Furious at having been rejected, Coriolanus decided to punish the voters. He surrounded himself with some arrogant and showy young patricians and did his best to annoy the tribunes, Brutus and Sicinius. He taunted them: “Unless you stop disturbing the Republic and stirring up the poor by your speeches, I’ll not oppose you with words but with actions.” There was a food shortage, and when a large delivery of grain arrived from Sicily the People assumed that it would be sold cheaply. Coriolanus spoke out against the proposition. “Any such measure on our part would be sheer madness,” he said. “If we are wise, we shall take their right to have Tribunes away from the People, for it makes the Consulship null and void, and divides the city.”
Wiser heads among the nobility felt that Coriolanus was going too far, but he was carried away by his hotheads.

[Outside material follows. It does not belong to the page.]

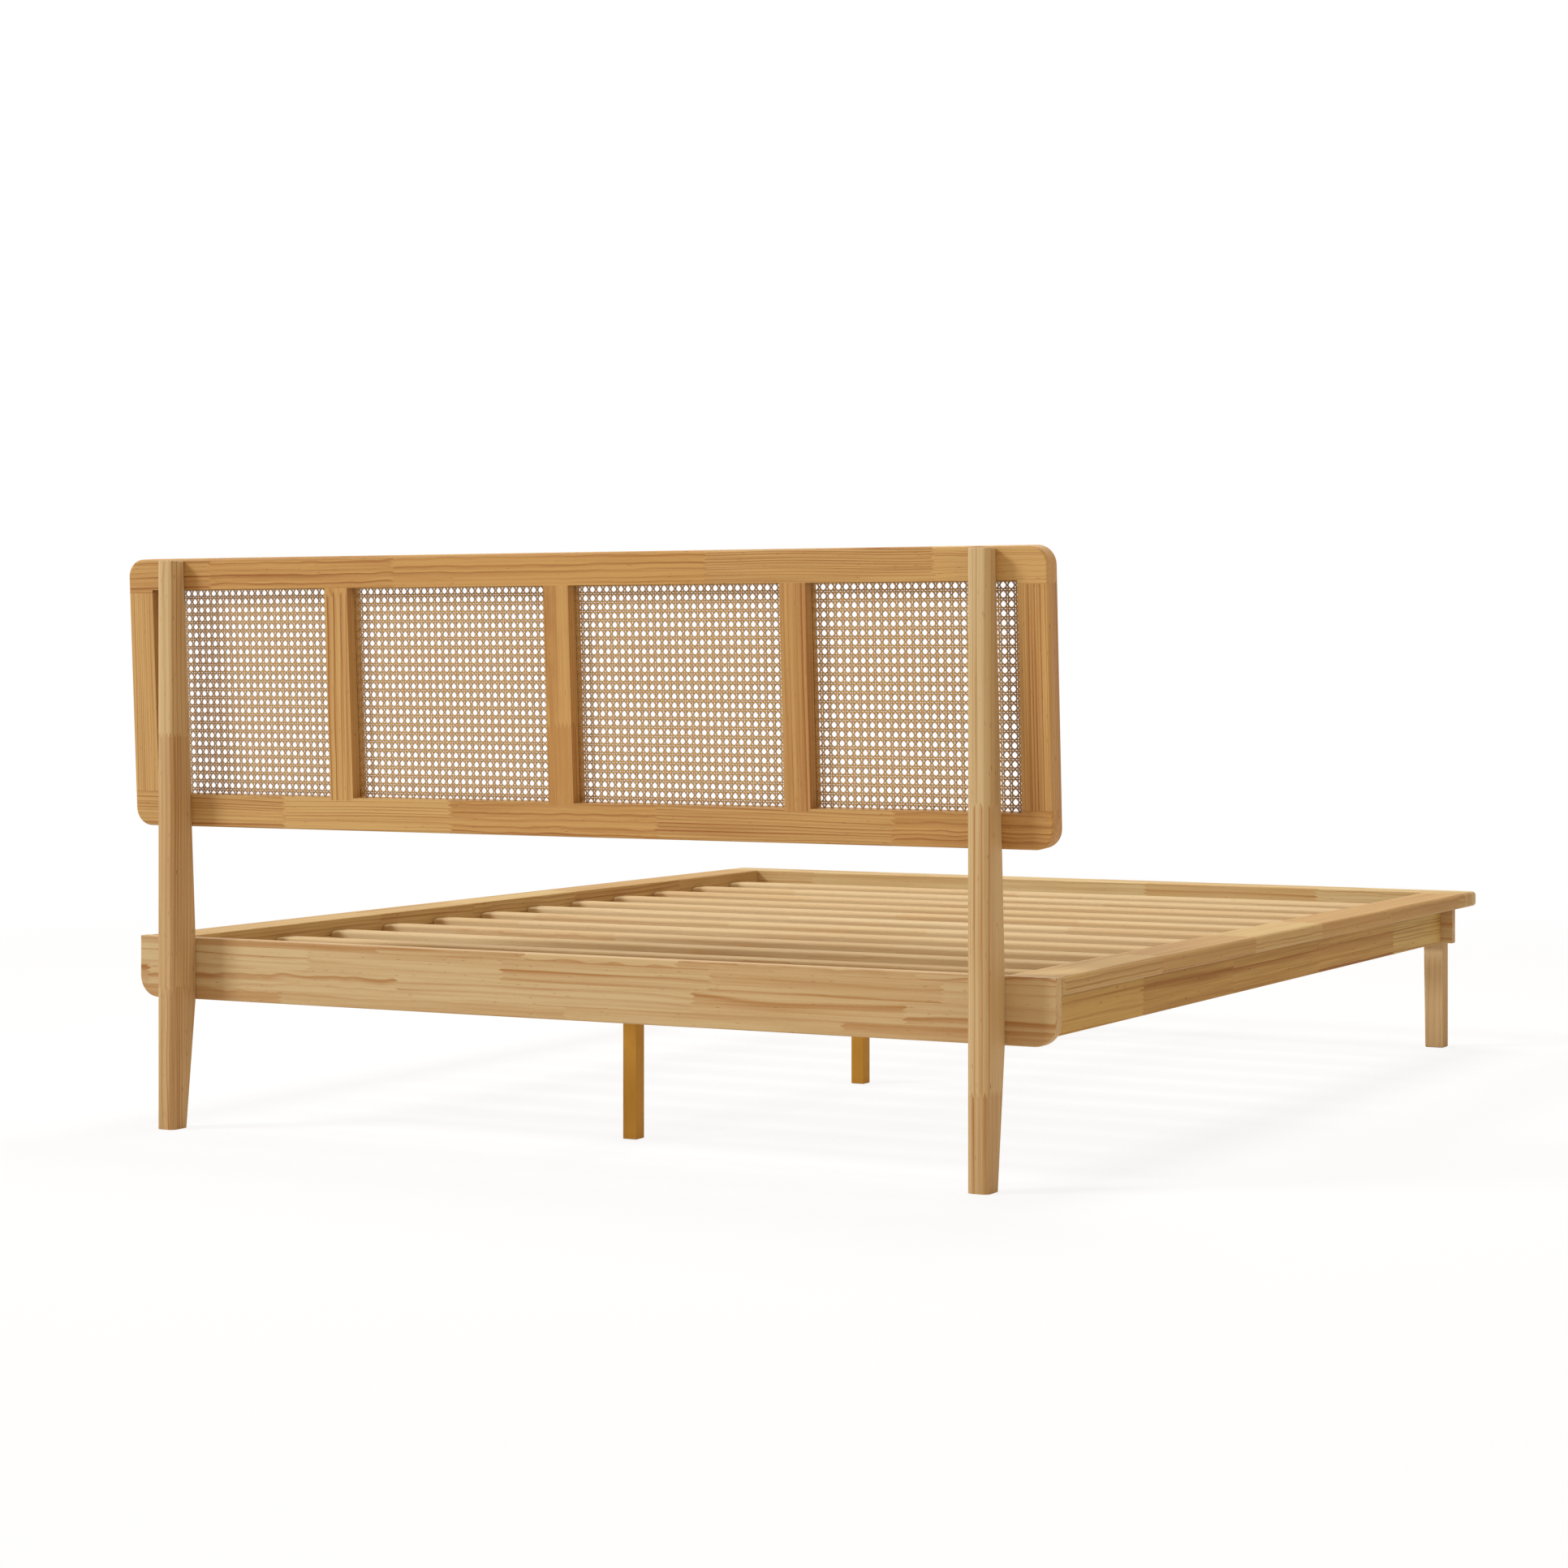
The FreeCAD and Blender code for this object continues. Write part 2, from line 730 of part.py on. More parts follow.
side_length = head_rail_front - foot_inner
apron_length = head_rail_front - foot_apron_inner
board_radius = least(size("top_board_outer_radius"), size("top_board_thickness") * EDGE_LIMIT_SHARE)
for side, sign in SIDES:
    label = side + "_side_board"
    body = board(label, size("side_board_width"), side_length, size("top_board_thickness"))
    low, high = mirrored(sign, recess_half, half_width)
    outer, inner = (high - low, ZERO) if sign > 0 else (ZERO, high - low)
    round_edges(body, board_radius, lambda edge: runs_along(edge, 1) and level(edge, 0, outer), label + "_outer")
    round_edges(body, size("top_board_inner_radius"), lambda edge: runs_along(edge, 1) and level(edge, 0, inner),
                label + "_inner")
    place(body, low, foot_inner, board_bottom)
    pieces[label] = body
    label = side + "_side_apron"
    body = board(label, size("apron_thickness"), apron_length, apron_height)
    round_edges(body, size("apron_edge_radius"), lambda edge: runs_along(edge, 1) and level(edge, 2, ZERO),
                label + "_edges")
    low, high = mirrored(sign, recess_half, apron_outer)
    place(body, low, foot_apron_inner, rail_bottom)
    pieces[label] = body

# Foot board across the whole width, foot apron under it and a leg near each of its ends, whose
# inner side tapers to its foot.

foot_board = start_body("foot_board")
add_pad(foot_board, "XY_Plane", [rectangle(-half_width, half_width, ZERO, size("foot_board_width"))],
        size("top_board_thickness"), "foot_board_pad")
round_edges(foot_board, size("foot_board_corner_radius"),
            lambda edge: runs_along(edge, 2) and level(edge, 1, ZERO), "foot_board_corners")


def on_board_face(edge):
    return level(edge, 2, ZERO) or level(edge, 2, size("top_board_thickness"))


def beside_recess(edge):
    return level(edge, 1, size("foot_board_width"))


round_edges(foot_board, board_radius, lambda edge: on_board_face(edge) and not beside_recess(edge),
            "foot_board_outer")
round_edges(foot_board, size("top_board_inner_radius"), lambda edge: on_board_face(edge) and beside_recess(edge),
            "foot_board_inner")
place(foot_board, ZERO, foot_edge, board_bottom)
pieces["foot_board"] = foot_board

foot_apron_half = apron_outer + size("foot_apron_overhang")
foot_apron = start_body("foot_apron")
add_pad(foot_apron, "XY_Plane",
        [rectangle(-foot_apron_half, foot_apron_half, ZERO, size("foot_apron_thickness"))],
        apron_height, "foot_apron_pad")


def apron_rim(edge):
    at_end = level(edge, 0, foot_apron_half) or level(edge, 0, -foot_apron_half)
    return at_end or level(edge, 2, ZERO)


round_edges(foot_apron, size("apron_edge_radius"), apron_rim, "foot_apron_edges")
place(foot_apron, ZERO, foot_apron_outer, rail_bottom)
pieces["foot_apron"] = foot_apron

leg_inner = apron_outer - size("foot_leg_width")
leg_foot_inner = apron_outer - size("foot_leg_foot_width")
leg_bolt_middle = rail_bottom + apron_height / 2
for side, sign in SIDES:
    label = side + "_foot_leg"
    body = start_body(label)
    low, high = mirrored(sign, leg_inner, apron_outer)
    foot_low, foot_high = mirrored(sign, leg_foot_inner, apron_outer)
    outline = [(foot_low, ZERO), (foot_high, ZERO), (high, board_bottom), (low, board_bottom)]
    add_pad(body, "XZ_Plane", [outline], size("foot_leg_depth"), label + "_pad")
    round_edges(body, size("foot_leg_edge_radius"), lambda edge: runs_along(edge, 2) or level(edge, 2, ZERO),
                label + "_edges")
    place(body, ZERO, foot_apron_outer, ZERO)
    pieces[label] = body
    for number, step in enumerate((-1, 1), 1):
        z = leg_bolt_middle + size("leg_bolt_spacing") * step / 2
        spot = ((leg_inner + size("leg_bolt_inset")) * sign, foot_apron_inner, z, X_AXIS, quarter_turn)
        bolt(side + "_leg_bolt_" + str(number), "small", size("leg_bolt_length"), ZERO,
             size("foot_apron_thickness"), spot, ("foot_apron", label), ("foot_leg_bolts", "foot_leg_sleeves"))

# Slats on two ledges, each slat located by a peg at either end.

ledge_start = foot_apron_inner + size("ledge_setback")
ledge_length = head_rail_front - size("ledge_setback") - ledge_start
slat_half = recess_half - size("slat_end_clearance")
first_slat = head_rail_front - size("slat_end_gap") - size("slat_width")
last_slat = foot_inner + size("slat_end_gap")
slat_pitch = (first_slat - last_slat) / (SLAT_COUNT - 1)
slat_radius = least(size("slat_top_radius"), size("slat_thickness") * EDGE_LIMIT_SHARE)
peg_x = recess_half - size("ledge_width") / 2
peg_hole = size("peg_radius") + size("peg_clearance")
peg_bottom = slat_bottom + size("peg_depth_in_slat") - size("peg_length")
for side, sign in SIDES:
    label = side + "_slat_ledge"
    body = board(label, size("ledge_width"), ledge_length, size("ledge_thickness"))
    low, high = mirrored(sign, recess_half - size("ledge_width"), recess_half)
    place(body, low, ledge_start, slat_bottom - size("ledge_thickness"))
    pieces[label] = body
for number in range(1, SLAT_COUNT + 1):
    label = "slat_" + str(number).zfill(2)
    body = start_body(label)
    add_pad(body, "XY_Plane", [rectangle(-slat_half, slat_half, ZERO, size("slat_width"))],
            size("slat_thickness"), label + "_pad")
    round_edges(body, slat_radius, lambda edge: level(edge, 2, size("slat_thickness")), label + "_top")
    round_edges(body, size("slat_bottom_radius"), lambda edge: level(edge, 2, ZERO), label + "_bottom")
    slat_y = first_slat - slat_pitch * (number - 1)
    place(body, ZERO, slat_y, slat_bottom)
    pieces[label] = body
    for side, sign in SIDES:
        name = side + "_peg_" + str(number)
        y = slat_y + size("slat_width") / 2
        add_to("slat_pegs", peg(name, size("peg_radius"), size("peg_length"), (peg_x * sign, y, peg_bottom)))
        spot = (peg_x * sign, y, peg_bottom - clearance)
        for host in (label, side + "_slat_ledge"):
            cut_from(host, peg(name + "_hole_in_" + host, peg_hole, size("peg_length") + clearance * 2, spot))

# Centre beam under the slats, in a steel hanger at each end, on three square legs.

beam_bottom = slat_bottom - size("beam_height")
hanger_plate = size("hanger_plate")
half_beam = size("beam_width") / 2
beam_start = foot_apron_inner + hanger_plate
beam_end = head_rail_front - hanger_plate
beam = board("centre_beam", size("beam_width"), beam_end - beam_start, size("beam_height"))
place(beam, -half_beam, beam_start, beam_bottom)
pieces["centre_beam"] = beam
first_leg = head_rail_front - size("leg_head_distance")
last_leg = foot_apron_inner + size("leg_foot_distance")
leg_pitch = (first_leg - last_leg) / (MIDDLE_LEG_COUNT - 1)
half_leg = size("middle_leg_size") / 2
stud_hole = size("stud_radius") + size("peg_clearance")
for index in range(MIDDLE_LEG_COUNT):
    label = "middle_leg_" + str(index + 1)
    leg_y = first_leg - leg_pitch * index
    body = board(label, size("middle_leg_size"), size("middle_leg_size"), beam_bottom)
    round_edges(body, size("middle_leg_edge_radius"), lambda edge: not level(edge, 2, beam_bottom),
                label + "_edges")
    place(body, -half_leg, leg_y - half_leg, ZERO)
    pieces[label] = body
    name = "stud_" + str(index + 1)
    low = beam_bottom - size("stud_length") / 2
    add_to("middle_leg_studs", peg(name, size("stud_radius"), size("stud_length"), (ZERO, leg_y, low)))
    for host in (label, "centre_beam"):
        cut_from(host, peg(name + "_hole_in_" + host, stud_hole, size("stud_length") + clearance * 2,
                           (ZERO, leg_y, low - clearance)))

# Steel plates and their screws.


def plate(name, x_low, x_high, y_low, y_high, z_low, high):
    item = doc.addObject("Part::Box", name)
    bind(item, "Length", x_high - x_low)
    bind(item, "Width", y_high - y_low)
    bind(item, "Height", high)
    place(item, x_low, y_low, z_low)
    return item


def screw(name, label, host, spot):
    """A screw whose head bears on a plate, its hole in the wood, and its hole in the plate."""
    head = size("screw_head_height")
    radius = size("screw_radius")
    hole = (radius + size("peg_clearance"), size("screw_length") + clearance + overrun, -overrun)
    add_to(label, stack(name, [(size("screw_head_radius"), head, -head), (radius, size("screw_length"), ZERO)], spot))
    cut_from(host, stack(name + "_hole_in_wood", [hole], spot))
    return stack(name + "_hole_in_plate", [hole], spot)


ENDS = (("head_rail", head_rail_front, -1), ("foot_apron", foot_apron_inner, 1))


def off_wall(wall, inward, reach):
    """The low and high Y of a thing that stands on a wall and reaches inward."""
    return (wall, wall + reach) if inward > 0 else (wall - reach, wall)


# A hanger is a back plate with two flanges and a trough that carries the beam's end.

trough_half = half_beam + hanger_plate
hanger_half = trough_half + size("hanger_flange_width")
hanger_low = beam_bottom - hanger_plate
hanger_height = size("hanger_height")
for host, wall, inward in ENDS:
    name = host + "_hanger"
    low, high = off_wall(wall, inward, hanger_plate)
    walls = [plate(name + "_back", -hanger_half, hanger_half, low, high, hanger_low, hanger_height)]
    low, high = off_wall(wall, inward, size("hanger_seat_length"))
    walls.append(plate(name + "_floor", -trough_half, trough_half, low, high, hanger_low, hanger_plate))
    holes = []
    for side, sign in SIDES:
        inner, outer = mirrored(sign, half_beam, trough_half)
        walls.append(plate(name + "_" + side, inner, outer, low, high, hanger_low, hanger_height))
        x = (trough_half + size("hanger_flange_width") / 2) * sign
        spot = (x, wall + hanger_plate * inward, hanger_low + hanger_height / 2, X_AXIS, quarter_turn * inward)
        holes.append(screw(name + "_" + side + "_screw", "hanger_screws", host, spot))
    add_to("beam_hangers", drilled(name, fused(name + "_walls", walls), holes))

# A corner bracket is a steel angle between a side apron and the piece across the end.

bracket_leg = size("bracket_leg")
bracket_plate = size("bracket_plate")
bracket_width = size("bracket_width")
bracket_reach = bracket_leg * BRACKET_REACH_SHARE
for host, wall, inward in ENDS:
    middle = rail_middle if host == "head_rail" else leg_bolt_middle
    bracket_low = middle - bracket_width / 2
    for side, sign in SIDES:
        name = side + "_" + host + "_bracket"
        x_low, x_high = mirrored(sign, recess_half - bracket_plate, recess_half)
        y_low, y_high = off_wall(wall, inward, bracket_leg)
        side_leg = plate(name + "_side", x_low, x_high, y_low, y_high, bracket_low, bracket_width)
        x_low, x_high = mirrored(sign, recess_half - bracket_leg, recess_half)
        y_low, y_high = off_wall(wall, inward, bracket_plate)
        end_leg = plate(name + "_end", x_low, x_high, y_low, y_high, bracket_low, bracket_width)
        holes = []
        for number, share in enumerate(BRACKET_SCREW_SHARES, 1):
            z = bracket_low + bracket_width * share
            spot = ((recess_half - bracket_plate) * sign, wall + bracket_reach * inward, z,
                    Y_AXIS, quarter_turn * sign)
            holes.append(screw(name + "_side_screw_" + str(number), "bracket_screws", side + "_side_apron", spot))
            spot = ((recess_half - bracket_reach) * sign, wall + bracket_plate * inward, z,
                    X_AXIS, quarter_turn * inward)
            holes.append(screw(name + "_end_screw_" + str(number), "bracket_screws", host, spot))
        add_to("corner_brackets", drilled(name, fused(name + "_legs", [side_leg, end_leg]), holes))

# Every hole is cut, then like fasteners are gathered, so that each group has one file.

doc.recompute()
for label, holes in holes_in.items():
    pieces[label] = drilled(label, pieces[label], holes)
for label, items in groups.items():
    pieces[label] = group(label, items)
doc.recompute()
for item in doc.Objects:
    if "Invalid" in item.State or "Error" in item.State:
        raise RuntimeError(item.Name + " failed: " + ", ".join(item.State))
os.makedirs("parts", exist_ok=True)
for label, item in pieces.items():
    shape = item.Shape
    if shape.isNull() or not shape.isValid() or not shape.Solids:
        raise RuntimeError(label + " has no valid solid")
    shape.exportStep(os.path.join("parts", label + ".step"))
    print(label, len(shape.Solids), round(shape.Volume / 1000.0), "cm3")
print(len(pieces), "pieces")
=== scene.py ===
import math
from collections import namedtuple

import bpy
from mathutils import Euler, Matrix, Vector


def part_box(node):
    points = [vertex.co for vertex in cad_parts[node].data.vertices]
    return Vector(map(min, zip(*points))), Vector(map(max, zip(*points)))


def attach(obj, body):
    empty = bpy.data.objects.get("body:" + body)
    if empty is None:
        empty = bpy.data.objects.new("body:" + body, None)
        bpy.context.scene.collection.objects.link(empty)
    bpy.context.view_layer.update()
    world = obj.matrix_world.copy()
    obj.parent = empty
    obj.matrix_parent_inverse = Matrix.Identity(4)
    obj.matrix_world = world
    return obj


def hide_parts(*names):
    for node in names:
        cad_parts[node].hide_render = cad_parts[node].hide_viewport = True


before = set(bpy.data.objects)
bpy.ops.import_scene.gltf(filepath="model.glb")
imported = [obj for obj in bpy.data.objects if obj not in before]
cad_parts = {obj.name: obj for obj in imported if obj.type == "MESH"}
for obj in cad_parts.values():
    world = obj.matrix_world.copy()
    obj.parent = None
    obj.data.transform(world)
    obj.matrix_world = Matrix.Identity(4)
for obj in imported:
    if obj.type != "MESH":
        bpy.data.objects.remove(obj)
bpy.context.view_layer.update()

LEAN = math.radians(3.0)  # the headboard's slope, off upright

# Camera, as the photograph was taken: level, from behind the headboard, low and far off.
CAMERA_PLACE = (-2.8855, 5.7669, 0.7949)
CAMERA_PITCH = 90.0
CAMERA_HEADING = 207.818
CAMERA_LENS = 79.49
CAMERA_SENSOR = 36.0
CAMERA_DROP = -0.0813
CAMERA_REACH = 100.0

# Woven cane. The first pair of strands across lies one hold below the top edge of the panel.
CANE_PANEL_COUNT = 4
CANE_PANEL_THICKNESS = 0.002
CANE_PITCH_ACROSS = 0.0131
CANE_PITCH_UP = 0.0141
CANE_PAIR_OFFSET = 0.0015
CANE_STRAND_WIDTH = 0.002
CANE_STRAND_THICKNESS = 0.0007
CANE_WEAVE_RISE = 0.0004
CANE_DIAGONAL_WIDTH = 0.0019
CANE_DIAGONAL_RISE = CANE_STRAND_THICKNESS * 0.9
CANE_STEPS_PER_CELL = 4
CANE_SPARE_CELLS = 2
CANE_HOLD = 0.0077
STRAND_CORNERS = 4
LEAST_RUN = 1e-9
LEAST_KEPT_SHARE = 1e-3


# Colours and shader nodes

def screen_colour(red, green, blue):
    """A colour written as it looks on a screen, from 0 to 255, as the linear values of a shader."""
    def linear(level):
        share = level / 255.0
        return share / 12.92 if share <= 0.04045 else ((share + 0.055) / 1.055) ** 2.4
    return (linear(red), linear(green), linear(blue), 1.0)


WHITE = (1.0, 1.0, 1.0, 1.0)
MOTTLE_DETAIL = 2.0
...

The tribunes impeached him at an Assembly, but he refused to come and answer the charges. When the aediles tried to arrest him, patricians drove them away. Evening put an end to the disturbances.
The next day, crowds again gathered in the Forum. The alarmed consuls gave reassurances about the price of market supplies, and the mood in the square lightened. Brutus and Sicinius, however, insisted that Coriolanus should answer accusations that he wanted to abrogate the powers of the People and had offered violence to the aediles. They calculated that either he would humiliate himself by apologizing or, more likely, he would do or say something unforgivable.
They knew their man, and his ungovernable temper. When Coriolanus appeared, he spoke with his habitual scorn and scuffles broke out. Once again, he was whisked away by patricians. It was agreed by all sides that there should be a proper trial. Coriolanus was indicted for planning to usurp the government and appeared before the popular Assembly, which acted as a jury. The prosecution was unable to prove its case and dropped the charge, but another last-minute allegation of wrongful distribution of campaign spoils was added. This threw the accused, who was not immediately ready with an answer. The Assembly voted its verdict by tribes, and Coriolanus was found guilty by a majority of three. He was sentenced to perpetual banishment.
Determined to avenge himself, he left Rome for the Volscian capital, where he volunteered his services. The Volsci were delighted and commissioned Coriolanus, with full powers, to lead an expedition against his former homeland. He carried all before him and soon appeared at the head of the Volscian army outside the gates of Rome. It seemed that the Republic was doomed.
Inside the city all was confusion. The plebs, unnerved, were eager to rescind their sentence, while the Senate, reluctant to pardon treason, rejected the proposal. An embassy was sent to the Volscian camp and a truce agreed, but Coriolanus insisted on harsh terms. The stalemate was broken when his mother, Volumnia, accompanied by his wife, Vergilia, with his children, unexpectedly appeared before him. She pleaded with him to spare the city and negotiate an equal settlement.